Moses Pelham und Kraftwerk streiten seit über 20 Jahren um eine 2-Sekunden-Tonsequenz. Dürfen Audiofragmente für eigene Musikstücke genutzt werden? Ist das Sampling zulässig oder werden dadurch Rechte des Tonträgerherstellers verletzt?
Die Musiker streiten um eine kurze Tonsequenz aus dem im Jahr 1977 erschienen Song „Metall auf Metall“ der Band Kraftwerk. Der Musikproduzent Moses Pelham hat den Tonschnipsel für das Stück „Nur mir“ von Sabrina Setlur kopiert und in fortlaufender Wiederholung als Groove unterlegt.
Der BGH bestätigte zunächst die vorinstanzlichen Entscheidungen und verurteilte Pelham zur Unterlassung und Schadensersatz. Das BVerfG gab der Verfassungsbeschwerde von Moses Pelham gegen das BGH-Urteil statt. Schließlich hat der BGH im Jahr 2017 das Verfahren ausgesetzt und dem EuGH mehrere Fragen vorgelegt (wir berichteten).
Entscheidung des EuGH – Sampling kann erlaubt sein
Mit Urteil vom 29.07.2019 – C-476/17 (Pressemitteilung Nr. 98/19) hat der EuGH nun zu den Fragen des BGH Stellung genommen.
Der EuGH wies zunächst darauf hin, dass die Tonträgerhersteller das ausschließliche Recht haben, die Vervielfältigung ihrer Tonträger ganz oder teilweise zu erlauben oder zu verbieten. Danach sei die Vervielfältigung eines – auch nur sehr kurzen – Audiofragments, das einem Tonträger entnommen wurde, grundsätzlich eine teilweise Vervielfältigung dieses Tonträgers.
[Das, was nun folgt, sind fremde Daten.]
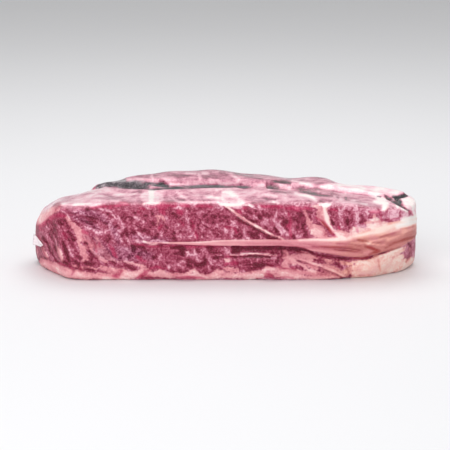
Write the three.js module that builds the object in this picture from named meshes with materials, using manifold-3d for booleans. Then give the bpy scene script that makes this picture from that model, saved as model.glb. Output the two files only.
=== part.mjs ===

Eine solche Vervielfältigung falle unter das ausschließliche Recht des Tonträgerherstellers.
Eine Vervielfältigung liege jedoch dann nicht vor, wenn ein Nutzer in Ausübung seiner Kunstfreiheit einem Tonträger ein Audiofragment entnimmt, um es in geänderter und beim Hören nicht wiedererkennbarer Form in ein neues Werk einzufügen.
Werden hingegen alle oder ein wesentlicher Teil der im Tonträger festgelegten Töne übernommen, dann handelt es sich um eine Kopie des Tonträgers, für die der Tonträgerhersteller über ein ausschließliches Vervielfältigungsrecht verfüge. Musikfragmente, die gegebenenfalls in geänderter Form vom Tonträger übertragen werden, um ein neues davon unabhängiges Werk zu schaffen, seien keine solche Kopien.
Zudem erklärte der EuGH, dass das die deutsche Vorschrift, die das Recht auf freie Benutzung regelt, mit dem Unionsrecht nicht vereinbar sei. Ausnahmen und Beschränkungen für die Rechte der Rechtsinhaber seien im Unionsrecht erschöpfend geregelt.
Schließlich hat der EuGH festgestellt, dass ein Audiofragment, welche das Werk dem es entnommen wurde, erkennen lässt, unter bestimmten Voraussetzungen ein Zitat sein kann. Die sei insbesondere dann der Fall, wenn die Nutzung zum Ziel habe, mit diesem Werk zu interagieren. Ist das Werk nicht zu erkennen, stelle die Nutzung des Fragments hingegen kein Zitat dar.
Fazit
Die Entscheidung des EuGH ist differenziert. Sampling kann einen Eingriff darstellen, wenn alle oder ein wesentlicher Teil der Töne eines Werks übernommen werden. Werden hingegen nur Musikfragmente übernommen, um ein neues unabhängiges Werk zu schaffen, liegt keine unzulässige Kopie vor. Ist das ursprüngliche Werk nicht mehr zu erkennen, liegt auch kein Zitat vor.
Nunmehr steht die Entscheidung des BGH an, bei der die Vorgaben des EuGH zu beachten sein werden. Eine freie Benutzung kommt jedenfalls nicht Betracht.